The researchers measured the impact of each contribution. Results show clear cumulative improvement:

A table showing the cumulative performance gains from each new technique, from the baseline Inception-v2 to the final Inception-v3 model.

Table 3. Cumulative effect of each improvement; the “BN-auxiliary” model is Inception-v3.

The final Inception-v3 achieved 21.2% top-1 error and 5.6% top-5 error (single crop)—a new state-of-the-art at the time.

An ensemble of four Inception-v3 models with multi-crop evaluation reached 3.58% top-5 error on the ILSVRC 2012 validation set, nearly halving the error of the original GoogLeNet ensemble.

A table comparing ensemble performance of Inception-v3 against top models like VGGNet, GoogLeNet, and BN-Inception.

Table 5. Ensemble results: Inception-v3 significantly outperforms previous state-of-the-art models.

They also showed that, with adjusted strides, high accuracy is achievable even on low-resolution input—important for detecting small objects:

A table showing that with equal computational cost, networks on lower-res inputs can perform close to high-res ones.

Table 2. Performance on various input resolutions with constant computational cost.


Conclusion and Lasting Impact

“Rethinking the Inception Architecture” is more than a paper about a new model.
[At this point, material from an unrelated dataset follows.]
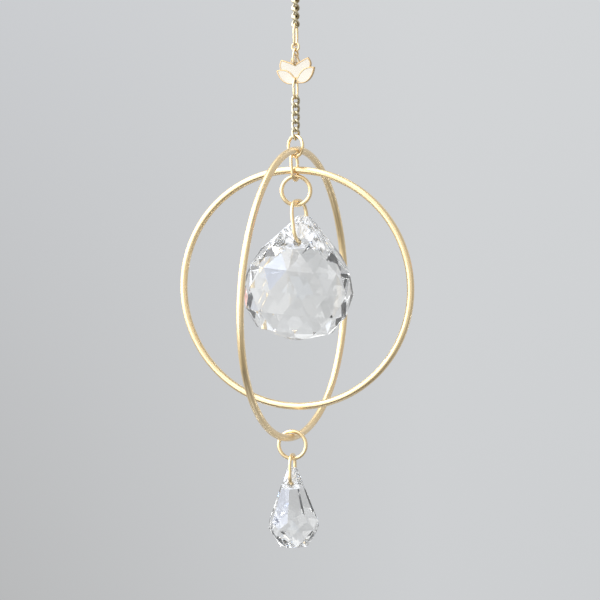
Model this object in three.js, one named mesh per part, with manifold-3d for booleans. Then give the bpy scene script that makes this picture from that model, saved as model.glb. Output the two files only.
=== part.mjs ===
// Crystal suncatcher: two brass hoops of different size hang crosswise on a fine curb chain with a
// lotus charm. A faceted crystal ball hangs in the middle, and a faceted crystal drop below them.
//
// Millimetres, +Z up. The origin is the inner top of the hanging ring, where a hook or nail carries
// the whole, and everything hangs down the Z axis from there. The front faces -Y.
//
// Every loop of wire is closed, and rests on the wire that carries it with a hair of clearance.

import * as THREE from "three";
import { ConvexGeometry } from "three/addons/geometries/ConvexGeometry.js";
import { mergeVertices } from "three/addons/utils/BufferGeometryUtils.js";
import Module from "manifold-3d";

const wasm = await Module();
wasm.setup();

// ---- Driving dimensions ----------------------------------------------------------------------

const CONTACT = 0.14; // clearance between two wires that rest on each other
const HOLE_CONTACT = 0.25; // and between a wire and the edges of a drilled hole

// Curb links: half the width of the wire's centre line, and how far its ends bend out of the flat.
const CHAIN = { wire: 0.74, pitch: 2.17, halfWidth: 0.86, twist: -0.6 };
const CHAIN_HALF_HEIGHT = (CHAIN.pitch + CHAIN.wire + CONTACT) / 2;
const UPPER_LINKS = 32;
const LOWER_LINKS = 5;
const UPPER_CHAIN_YAW = -62;
const LOWER_CHAIN_YAW = 5;

// Oval links: half width and half height of the wire's centre line, and the power of the oval,
// which is 2 for an ellipse and more for a squarer shape. A loop is turned by yaw about the
// vertical through its top, and then leans sideways, with its bottom to the left where positive.
// A bail leans about its stone's hole instead.
const LONG_LINK = { halfWidth: 1.2, halfHeight: 2.93, power: 2.5, wire: 0.68, yaw: 68 };
const SMALL_RING = { radius: 1.08, wire: 0.55, yaw: -30 };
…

It provides a new way to think about network design—arguing that deep learning progress should come from principled, intelligent architecture rather than brute-force scaling.

Key takeaways:

  1. Factorization is Key — Break large convolutions into smaller, stacked, or asymmetric ones to cut cost without losing expressiveness.
  2. Efficiency and Performance Can Coexist — Smart design choices beat sheer size in delivering state-of-the-art results at lower cost.
  3. Regularization Beyond Dropout — Techniques like auxiliary classifiers (as regularizers) and Label Smoothing improve generalization in large models.

These techniques, especially convolution factorization, laid the groundwork for many of today’s efficient architectures, including MobileNets and EfficientNets. This work marked a pivotal shift in computer vision—from a race for depth to a quest for intelligent, efficient design.